In 1923, Yale & Towne Manufacturing introduced the first lift to incorporate two forks and an extending mast.

In The 1930s, standardized pallet sizes became the norm. This little innovation led to improved shipping times.

In 1954, Lansing Bagnall designed a forklift with forks that could move side to side and up and down. Now, forklifts could not only navigate narrow aisles but lift objects much higher. This marked the beginning of modern warehousing.

In the 1950’s and 60’s, new safety features included fork backrests to stabilize loads and cages to protect drivers from falling objects.

In the 1980s, driver comfort and ergonomics improved safety and increased productivity.

Today’s forklift manufacturers continue to innovate. Some high-tech versions include Hydrogen-powered, low-emission forklifts and even “intelligent” forklifts directly connected to inventory management systems. There are more than a million forklifts in use worldwide.




Forklift Safety Statistics

Of the nearly 8000 forklift injuries in 2018, 88 percent were men, and 12 percent were women. [BLS] That same year, men accounted for 99% of Forklift-related fatalities.

Operators ages 25 to 34 accounted for 1,700 forklift-related injuries in 2018, making it the group with the highest injury rates.

Warehouses, transportation, and utilities had the highest injury total over any other industry in 2018; that total reached 5,390 incidents. [BLS]

In 2018, the three leading injuries from forklift accidents were fractures (1,710), bruises contusions (1,570), and sprains/muscle tears (1,490). [BLS]

Forklift overturns are still the #1 way to die using a forklift. [OSHA]




Forklift Safety Tips

Safety Tip#1

Always operate the lift according to the manufacturer’s instructions. Always wear your seatbelt. Never exceed the load rating. Ensure the load is stable and balanced and never raise or lower the load while traveling.


Safety Tip#2

Keep a safe distance from platforms, loading docks, and ramp edges. Always inspect trailers and loading ramps. If damaged, don’t drive over them and report it to the appropriate person.


Safety Tip #3

Use your horn to alert other operators and pedestrians. This isn’t the county fair, no giving out rides. Never use the forks to lift people, not even on a pallet. Only operate a forklift if you are trained and certified.


Safety Tip #4

Driving a forklift is very different from driving a car. The major difference between a forklift and a car is stability. A car uses a four-point suspension system, but almost all forklifts use a three-point suspension system. This design allows the center of gravity to shift but, at the same time, increases the risk of tip over.


Safety Tip #5

Inspections allow operators to discover problems before accidents can happen. Always perform an inspection and never operate a forklift that does not pass inspection.

Visual inspections should include a complete “walk-around” of the equipment.

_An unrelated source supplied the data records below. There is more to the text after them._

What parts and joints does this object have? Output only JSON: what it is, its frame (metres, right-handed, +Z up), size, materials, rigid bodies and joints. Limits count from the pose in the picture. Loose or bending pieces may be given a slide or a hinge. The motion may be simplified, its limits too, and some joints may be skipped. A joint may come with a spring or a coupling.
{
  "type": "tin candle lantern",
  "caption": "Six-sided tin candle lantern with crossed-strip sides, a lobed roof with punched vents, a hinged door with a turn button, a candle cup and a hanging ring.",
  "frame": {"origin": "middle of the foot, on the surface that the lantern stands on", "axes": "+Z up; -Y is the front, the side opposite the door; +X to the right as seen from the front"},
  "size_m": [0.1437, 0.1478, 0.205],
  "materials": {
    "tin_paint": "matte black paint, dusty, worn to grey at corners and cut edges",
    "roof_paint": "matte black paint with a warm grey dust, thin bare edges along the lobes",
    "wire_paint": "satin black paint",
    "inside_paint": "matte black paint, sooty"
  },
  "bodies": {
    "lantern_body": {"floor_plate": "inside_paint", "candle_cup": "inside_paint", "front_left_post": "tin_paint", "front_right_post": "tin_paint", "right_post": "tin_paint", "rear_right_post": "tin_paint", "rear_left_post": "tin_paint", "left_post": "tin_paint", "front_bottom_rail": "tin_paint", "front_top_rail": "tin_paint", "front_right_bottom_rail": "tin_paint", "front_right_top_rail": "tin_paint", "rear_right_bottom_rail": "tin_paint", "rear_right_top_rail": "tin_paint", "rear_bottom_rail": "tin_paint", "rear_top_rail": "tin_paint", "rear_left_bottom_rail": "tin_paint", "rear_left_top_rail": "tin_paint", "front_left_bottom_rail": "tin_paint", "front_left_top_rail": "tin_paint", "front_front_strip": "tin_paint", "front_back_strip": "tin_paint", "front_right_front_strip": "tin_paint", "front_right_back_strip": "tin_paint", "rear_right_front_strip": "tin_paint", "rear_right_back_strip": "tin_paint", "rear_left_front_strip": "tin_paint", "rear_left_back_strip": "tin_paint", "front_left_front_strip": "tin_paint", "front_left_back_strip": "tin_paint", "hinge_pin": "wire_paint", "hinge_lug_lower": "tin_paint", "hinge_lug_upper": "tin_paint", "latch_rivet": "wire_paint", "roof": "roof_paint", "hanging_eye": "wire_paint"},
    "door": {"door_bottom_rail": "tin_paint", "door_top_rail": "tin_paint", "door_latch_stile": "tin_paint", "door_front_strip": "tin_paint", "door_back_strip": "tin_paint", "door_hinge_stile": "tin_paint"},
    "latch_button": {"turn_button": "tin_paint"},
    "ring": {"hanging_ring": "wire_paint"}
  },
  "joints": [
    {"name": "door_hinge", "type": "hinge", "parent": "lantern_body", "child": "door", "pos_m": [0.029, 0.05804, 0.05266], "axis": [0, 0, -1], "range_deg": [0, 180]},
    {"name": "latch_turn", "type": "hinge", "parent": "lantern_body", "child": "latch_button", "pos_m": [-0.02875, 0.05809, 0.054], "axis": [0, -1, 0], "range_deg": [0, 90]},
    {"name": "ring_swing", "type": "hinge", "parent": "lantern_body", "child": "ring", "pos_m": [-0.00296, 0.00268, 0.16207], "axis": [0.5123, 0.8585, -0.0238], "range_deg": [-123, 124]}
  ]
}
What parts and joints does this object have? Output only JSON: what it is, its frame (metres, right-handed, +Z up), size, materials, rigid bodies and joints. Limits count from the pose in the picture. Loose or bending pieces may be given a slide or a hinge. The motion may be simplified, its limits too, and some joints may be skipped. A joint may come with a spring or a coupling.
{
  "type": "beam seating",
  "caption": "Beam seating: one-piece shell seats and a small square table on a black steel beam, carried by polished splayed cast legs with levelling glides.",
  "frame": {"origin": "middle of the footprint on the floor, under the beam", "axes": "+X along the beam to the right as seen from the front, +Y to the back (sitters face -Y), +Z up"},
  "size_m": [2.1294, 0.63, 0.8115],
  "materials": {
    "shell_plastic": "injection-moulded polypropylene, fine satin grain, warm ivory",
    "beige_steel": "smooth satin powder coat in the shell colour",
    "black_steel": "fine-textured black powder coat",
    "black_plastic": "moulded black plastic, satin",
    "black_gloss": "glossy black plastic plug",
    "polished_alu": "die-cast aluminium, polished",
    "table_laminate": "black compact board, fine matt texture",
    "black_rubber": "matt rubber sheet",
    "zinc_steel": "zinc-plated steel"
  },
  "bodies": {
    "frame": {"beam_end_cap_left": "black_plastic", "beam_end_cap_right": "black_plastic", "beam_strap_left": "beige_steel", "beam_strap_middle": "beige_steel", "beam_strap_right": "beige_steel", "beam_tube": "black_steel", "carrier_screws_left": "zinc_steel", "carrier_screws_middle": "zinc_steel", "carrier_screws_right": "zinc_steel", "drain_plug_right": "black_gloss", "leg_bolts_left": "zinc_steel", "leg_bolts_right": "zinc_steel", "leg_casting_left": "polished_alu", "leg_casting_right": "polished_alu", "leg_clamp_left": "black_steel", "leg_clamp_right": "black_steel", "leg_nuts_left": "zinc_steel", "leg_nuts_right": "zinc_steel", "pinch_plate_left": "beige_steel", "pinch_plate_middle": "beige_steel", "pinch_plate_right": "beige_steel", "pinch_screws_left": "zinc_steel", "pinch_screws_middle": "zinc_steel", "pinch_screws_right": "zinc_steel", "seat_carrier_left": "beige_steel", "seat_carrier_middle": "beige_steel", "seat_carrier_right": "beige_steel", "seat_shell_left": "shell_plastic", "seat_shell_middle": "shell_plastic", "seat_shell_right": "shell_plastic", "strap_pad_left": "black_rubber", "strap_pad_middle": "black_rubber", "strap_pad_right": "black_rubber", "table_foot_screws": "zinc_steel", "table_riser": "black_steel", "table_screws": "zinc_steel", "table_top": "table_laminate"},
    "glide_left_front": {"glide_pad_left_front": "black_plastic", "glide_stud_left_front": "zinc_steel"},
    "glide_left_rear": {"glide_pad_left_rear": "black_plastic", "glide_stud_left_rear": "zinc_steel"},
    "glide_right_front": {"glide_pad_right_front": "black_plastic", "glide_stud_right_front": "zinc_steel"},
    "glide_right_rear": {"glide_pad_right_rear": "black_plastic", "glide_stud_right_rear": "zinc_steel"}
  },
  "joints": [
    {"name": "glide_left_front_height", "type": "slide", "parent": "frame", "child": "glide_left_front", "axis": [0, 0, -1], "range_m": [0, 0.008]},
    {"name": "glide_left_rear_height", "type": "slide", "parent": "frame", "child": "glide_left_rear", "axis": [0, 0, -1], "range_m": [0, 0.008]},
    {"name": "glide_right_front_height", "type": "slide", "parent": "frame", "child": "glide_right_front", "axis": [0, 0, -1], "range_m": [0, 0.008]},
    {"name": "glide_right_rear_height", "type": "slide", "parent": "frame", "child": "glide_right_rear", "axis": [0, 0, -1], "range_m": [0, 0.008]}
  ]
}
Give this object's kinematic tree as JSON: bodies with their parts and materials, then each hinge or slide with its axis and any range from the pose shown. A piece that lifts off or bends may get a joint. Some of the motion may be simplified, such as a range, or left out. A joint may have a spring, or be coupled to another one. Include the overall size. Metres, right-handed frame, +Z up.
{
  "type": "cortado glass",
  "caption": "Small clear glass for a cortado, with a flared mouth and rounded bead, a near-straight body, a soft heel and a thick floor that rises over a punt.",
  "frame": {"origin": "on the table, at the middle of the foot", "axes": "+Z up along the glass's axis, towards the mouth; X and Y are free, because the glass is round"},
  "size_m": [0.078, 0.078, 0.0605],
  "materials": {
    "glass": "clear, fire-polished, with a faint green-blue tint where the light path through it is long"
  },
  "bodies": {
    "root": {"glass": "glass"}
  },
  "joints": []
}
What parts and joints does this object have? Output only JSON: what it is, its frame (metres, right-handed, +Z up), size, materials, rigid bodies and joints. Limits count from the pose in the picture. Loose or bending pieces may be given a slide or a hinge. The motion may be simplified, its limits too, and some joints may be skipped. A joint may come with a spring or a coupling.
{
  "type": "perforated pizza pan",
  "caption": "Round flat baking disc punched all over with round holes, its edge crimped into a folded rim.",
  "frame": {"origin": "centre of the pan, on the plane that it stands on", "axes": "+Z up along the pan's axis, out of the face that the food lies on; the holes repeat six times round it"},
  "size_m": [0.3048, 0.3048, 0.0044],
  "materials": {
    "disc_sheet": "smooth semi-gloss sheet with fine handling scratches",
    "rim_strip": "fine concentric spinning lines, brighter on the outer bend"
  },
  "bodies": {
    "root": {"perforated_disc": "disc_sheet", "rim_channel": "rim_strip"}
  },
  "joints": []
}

Look for any evidence of leaks, missing parts, or damage. Check the following:

  • Hydraulic system – Confirm these items are working correctly: lift/lower, side shift, tilt, and reach functions.
  • Tires – Visually inspect and move the equipment a small distance.
  • Forward/Reverse Function – Move the equipment forward and in reverse.
  • Horn – Verify that the horn is operating. A soft or muted horn should fail inspection.
  • Neutral start – Turn on the equipment and verify it does not move on its own.
  • Steering mechanism – Verify that the equipment turns correctly and without excessive “play” in the steering control.
  • Lights – Check for the proper operation of all lights.
  • Brakes – Verify that the brakes function correctly. The brakes should stop the machine within 1½ times the length of the equipment.
  • Data Plate: Verify that the equipment data plate is intact and legible. Check the data plate for the lifting capacity and operational limits.
  • Safety Equipment: Inspect and wear all required personal protection equipment (PPE) such as harnesses, tethers, belts, etc.